A review by jessdlibrarian
Moon Over Manifest by Clare Vanderpool

3.0

As I began reading Moon Over Manifest, I was very disappointed. The beginning was slow and boring. I couldn’t imagine why it had been picked as a Newberry Award winner, especially after reading Gauch’s article on “What Makes a Good Newberry Novel?” She claims at the beginning of the article that, “At the heart of every Newberry is a remarkable character . . . not just a character who carries the weight of the story, but a character original in voice, in spirit, in ideas” (Gauch 52). So, as I explored Vanderpool’s novel, I looked for these qualities. Certainly, Abilene didn’t have them. Gauch’s second claim regarding Newberry novels is that “The stage . . . is key. It has to be right for the hero or heroine, because it is his or her world” (54). Again, I didn’t see it. Abilene seems all wrong for this town. She wants adventure. She wants exhilaration like jumping off of the railroad tracks. She doesn’t like to follow the rules, and she is tired of being the new kid in town. This town is bone dry, literally. It’s washed up.

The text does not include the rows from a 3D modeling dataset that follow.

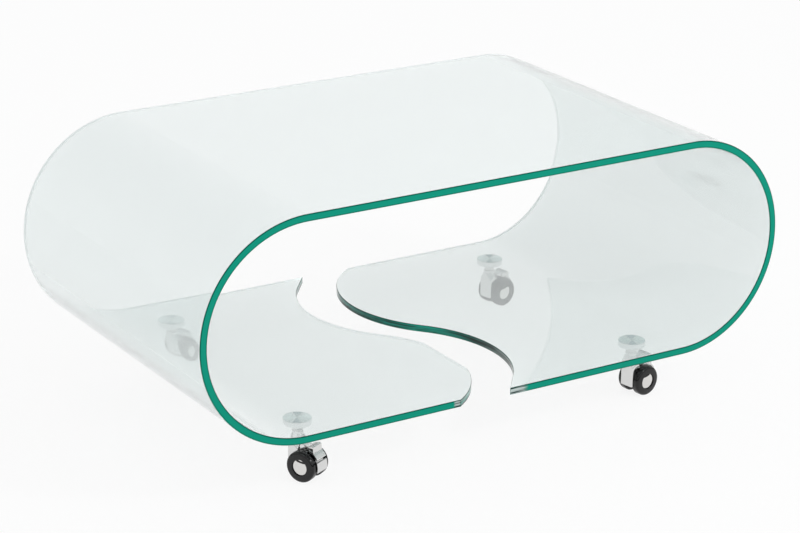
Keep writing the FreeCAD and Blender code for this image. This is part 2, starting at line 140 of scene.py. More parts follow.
def glass_sheet():
    """Section across the sheet, carried round the loop: points, faces, finishes, depth and end distance.

    The section is a long rectangle with bevelled corners. Its first and last rows are drawn in by the
    bevel and closed with a wall, so the free ends get bevels like those of the long sides.
    """
    half = SHEET / 2
    line = np.linspace(-HALF_DEPTH + ARRIS, HALF_DEPTH - ARRIS, ACROSS)
    wall = np.linspace(half - ARRIS, -half + ARRIS, WALL)
    y = np.concatenate([line, np.full(WALL, HALF_DEPTH), line[::-1], np.full(WALL, -HALF_DEPTH)])
    level = np.concatenate([np.full(ACROSS, half), wall, np.full(ACROSS, -half), wall[::-1]])
    runs = sheet_runs(y)
    rows, across = runs.shape
    lift = np.tile(level, (rows, 1))
    lift[[0, -1]] = np.clip(level, -half + ARRIS, half - ARRIS)
    x, z = loop_point(runs, lift)
    points = np.stack([x, np.tile(y, (rows, 1)), z], -1)
    inside = ACROSS + WALL
    front_side = inside + ACROSS
    row, place = np.indices((rows - 1, across))
    inner_rows = (row > 0) & (row < rows - 2)
    on_face = (place < ACROSS - 1) | ((place >= inside) & (place < front_side - 1))
    on_edge = ((place >= ACROSS) & (place < inside - 1)) | ((place >= front_side) & (place < across - 1))
    finish = np.where(inner_rows & on_face, ON_FACE, np.where(inner_rows & on_edge, ON_EDGE, ON_BEVEL))
    outside = np.arange(ACROSS - 1)
    facing = front_side - 1 - outside
    end_wall = np.stack([outside, facing, facing - 1, outside + 1], -1)
    ring = np.concatenate([[0], np.arange(across - 1, front_side - 2, -1)])
    other_ring = np.arange(ACROSS - 1, inside + 1)
    faces = skin_quads(rows, across)
    for first in (0, (rows - 1) * across):
        faces += (end_wall + first).tolist() + [(ring + first).tolist(), (other_ring + first).tolist()]
    finish = np.concatenate([finish.ravel(), np.full(2 * (ACROSS + 1), ON_END)])
    # Distance from the free ends, which sets how far the painted end light reaches.
    from_end = np.minimum((runs - runs[0]) * LEFT_FADE, runs[-1] - runs)
    return points, faces, finish, lift / SHEET + 0.5, from_end


def put_in_scene(name, mesh, sharp):
    """Object at the origin from a mesh, smooth but for creases sharper than the angle in degrees."""
    mesh.polygons.foreach_set("use_smooth", np.ones(len(mesh.polygons), bool))
    mesh.set_sharp_from_angle(angle=math.radians(sharp))
    piece = bpy.data.objects.new(name, mesh)
    bpy.context.scene.collection.objects.link(piece)
    return piece


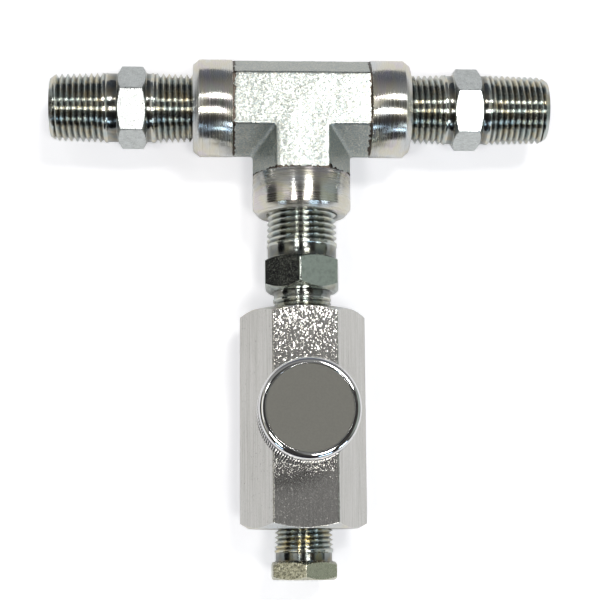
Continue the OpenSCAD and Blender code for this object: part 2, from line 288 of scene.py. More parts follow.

All of the stereotypes are the same as ones she’s encountered time after time.
Yet as I thought about it and as I continued reading, I realized how wrong I was. From the minute Abilene jumped off the train, she was bound to encounter the adventure she longed for. She entered a town that was dry, but it needed watered. She was the water to help it grow again. She was exactly what Manifest needed. Gauch’s third key is that the “Newberry winner . . . moves. The author meets the character somewhere sends her . . . from here to there . . . but invariably we feel the wind in the wondrous wings of Newberry characters as they move through their story” (55-56). We met Abilene when she has been discarded by her father in a strange town where she knows no one. But, she has a quest. She wants to know more about her father and his connection to Manifest. From the beginning of the novel, that is what I wanted to discover. That is the key that kept me reading – the praxis of the story (Gauch 57).


Gauch, Patricia Lee. "What Makes a Good Newbery Novel?." Horn Book Magazine 87.4 (2011): 52-58. Academic Search Premier. EBSCO. Web. 3 Sept. 2011.

Vanderpool, Clare. Moon Over Manifest. New York: Delacorte, 2010. Print.